> Given material
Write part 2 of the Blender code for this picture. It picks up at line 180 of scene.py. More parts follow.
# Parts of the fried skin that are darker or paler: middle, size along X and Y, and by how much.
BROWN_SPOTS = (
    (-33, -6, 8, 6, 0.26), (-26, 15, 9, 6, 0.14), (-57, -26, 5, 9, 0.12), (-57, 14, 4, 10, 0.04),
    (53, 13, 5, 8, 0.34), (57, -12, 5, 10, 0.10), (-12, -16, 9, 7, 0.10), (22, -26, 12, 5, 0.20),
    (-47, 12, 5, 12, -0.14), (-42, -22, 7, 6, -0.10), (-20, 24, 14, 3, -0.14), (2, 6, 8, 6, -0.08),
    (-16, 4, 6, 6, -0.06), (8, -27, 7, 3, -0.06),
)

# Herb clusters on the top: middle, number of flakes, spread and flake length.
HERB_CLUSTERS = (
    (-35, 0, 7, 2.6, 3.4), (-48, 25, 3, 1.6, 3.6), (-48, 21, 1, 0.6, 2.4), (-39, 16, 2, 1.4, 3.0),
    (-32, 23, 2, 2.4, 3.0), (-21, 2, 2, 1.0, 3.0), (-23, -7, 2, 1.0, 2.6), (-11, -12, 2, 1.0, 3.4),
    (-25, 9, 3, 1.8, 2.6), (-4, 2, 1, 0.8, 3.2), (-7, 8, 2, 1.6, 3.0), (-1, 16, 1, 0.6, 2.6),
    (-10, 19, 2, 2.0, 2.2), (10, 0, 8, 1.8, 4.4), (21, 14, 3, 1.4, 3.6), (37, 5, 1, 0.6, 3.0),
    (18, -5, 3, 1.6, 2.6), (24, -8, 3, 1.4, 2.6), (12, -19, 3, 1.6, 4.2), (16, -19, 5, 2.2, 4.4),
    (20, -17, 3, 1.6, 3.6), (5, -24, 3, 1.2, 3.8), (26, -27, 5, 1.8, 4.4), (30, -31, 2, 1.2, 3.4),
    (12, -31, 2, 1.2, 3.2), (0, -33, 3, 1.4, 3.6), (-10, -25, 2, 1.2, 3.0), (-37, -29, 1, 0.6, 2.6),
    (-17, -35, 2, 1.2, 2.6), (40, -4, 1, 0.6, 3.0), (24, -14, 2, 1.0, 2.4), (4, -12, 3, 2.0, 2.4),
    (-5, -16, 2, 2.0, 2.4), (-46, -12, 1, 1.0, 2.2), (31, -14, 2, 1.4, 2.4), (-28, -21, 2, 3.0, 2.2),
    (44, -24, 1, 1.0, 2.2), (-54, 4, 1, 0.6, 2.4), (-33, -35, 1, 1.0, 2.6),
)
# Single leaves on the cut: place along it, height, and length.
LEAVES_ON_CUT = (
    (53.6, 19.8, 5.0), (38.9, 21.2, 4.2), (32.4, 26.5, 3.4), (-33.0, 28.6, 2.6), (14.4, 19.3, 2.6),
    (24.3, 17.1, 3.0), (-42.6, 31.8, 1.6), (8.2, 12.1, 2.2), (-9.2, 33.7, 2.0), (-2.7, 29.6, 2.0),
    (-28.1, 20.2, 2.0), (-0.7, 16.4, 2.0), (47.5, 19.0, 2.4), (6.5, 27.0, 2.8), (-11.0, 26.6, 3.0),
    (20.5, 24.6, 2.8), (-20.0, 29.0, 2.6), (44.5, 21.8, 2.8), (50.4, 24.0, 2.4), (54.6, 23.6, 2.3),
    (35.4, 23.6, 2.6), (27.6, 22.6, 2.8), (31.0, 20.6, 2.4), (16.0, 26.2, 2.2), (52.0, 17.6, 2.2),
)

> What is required
Repeat the data above, word for word.

> Worked answer
Write part 2 of the Blender code for this picture. It picks up at line 180 of scene.py. More parts follow.
# Parts of the fried skin that are darker or paler: middle, size along X and Y, and by how much.
BROWN_SPOTS = (
    (-33, -6, 8, 6, 0.26), (-26, 15, 9, 6, 0.14), (-57, -26, 5, 9, 0.12), (-57, 14, 4, 10, 0.04),
    (53, 13, 5, 8, 0.34), (57, -12, 5, 10, 0.10), (-12, -16, 9, 7, 0.10), (22, -26, 12, 5, 0.20),
    (-47, 12, 5, 12, -0.14), (-42, -22, 7, 6, -0.10), (-20, 24, 14, 3, -0.14), (2, 6, 8, 6, -0.08),
    (-16, 4, 6, 6, -0.06), (8, -27, 7, 3, -0.06),
)

# Herb clusters on the top: middle, number of flakes, spread and flake length.
HERB_CLUSTERS = (
    (-35, 0, 7, 2.6, 3.4), (-48, 25, 3, 1.6, 3.6), (-48, 21, 1, 0.6, 2.4), (-39, 16, 2, 1.4, 3.0),
    (-32, 23, 2, 2.4, 3.0), (-21, 2, 2, 1.0, 3.0), (-23, -7, 2, 1.0, 2.6), (-11, -12, 2, 1.0, 3.4),
    (-25, 9, 3, 1.8, 2.6), (-4, 2, 1, 0.8, 3.2), (-7, 8, 2, 1.6, 3.0), (-1, 16, 1, 0.6, 2.6),
    (-10, 19, 2, 2.0, 2.2), (10, 0, 8, 1.8, 4.4), (21, 14, 3, 1.4, 3.6), (37, 5, 1, 0.6, 3.0),
    (18, -5, 3, 1.6, 2.6), (24, -8, 3, 1.4, 2.6), (12, -19, 3, 1.6, 4.2), (16, -19, 5, 2.2, 4.4),
    (20, -17, 3, 1.6, 3.6), (5, -24, 3, 1.2, 3.8), (26, -27, 5, 1.8, 4.4), (30, -31, 2, 1.2, 3.4),
    (12, -31, 2, 1.2, 3.2), (0, -33, 3, 1.4, 3.6), (-10, -25, 2, 1.2, 3.0), (-37, -29, 1, 0.6, 2.6),
    (-17, -35, 2, 1.2, 2.6), (40, -4, 1, 0.6, 3.0), (24, -14, 2, 1.0, 2.4), (4, -12, 3, 2.0, 2.4),
    (-5, -16, 2, 2.0, 2.4), (-46, -12, 1, 1.0, 2.2), (31, -14, 2, 1.4, 2.4), (-28, -21, 2, 3.0, 2.2),
    (44, -24, 1, 1.0, 2.2), (-54, 4, 1, 0.6, 2.4), (-33, -35, 1, 1.0, 2.6),
)
# Single leaves on the cut: place along it, height, and length.
LEAVES_ON_CUT = (
    (53.6, 19.8, 5.0), (38.9, 21.2, 4.2), (32.4, 26.5, 3.4), (-33.0, 28.6, 2.6), (14.4, 19.3, 2.6),
    (24.3, 17.1, 3.0), (-42.6, 31.8, 1.6), (8.2, 12.1, 2.2), (-9.2, 33.7, 2.0), (-2.7, 29.6, 2.0),
    (-28.1, 20.2, 2.0), (-0.7, 16.4, 2.0), (47.5, 19.0, 2.4), (6.5, 27.0, 2.8), (-11.0, 26.6, 3.0),
    (20.5, 24.6, 2.8), (-20.0, 29.0, 2.6), (44.5, 21.8, 2.8), (50.4, 24.0, 2.4), (54.6, 23.6, 2.3),
    (35.4, 23.6, 2.6), (27.6, 22.6, 2.8), (31.0, 20.6, 2.4), (16.0, 26.2, 2.2), (52.0, 17.6, 2.2),
)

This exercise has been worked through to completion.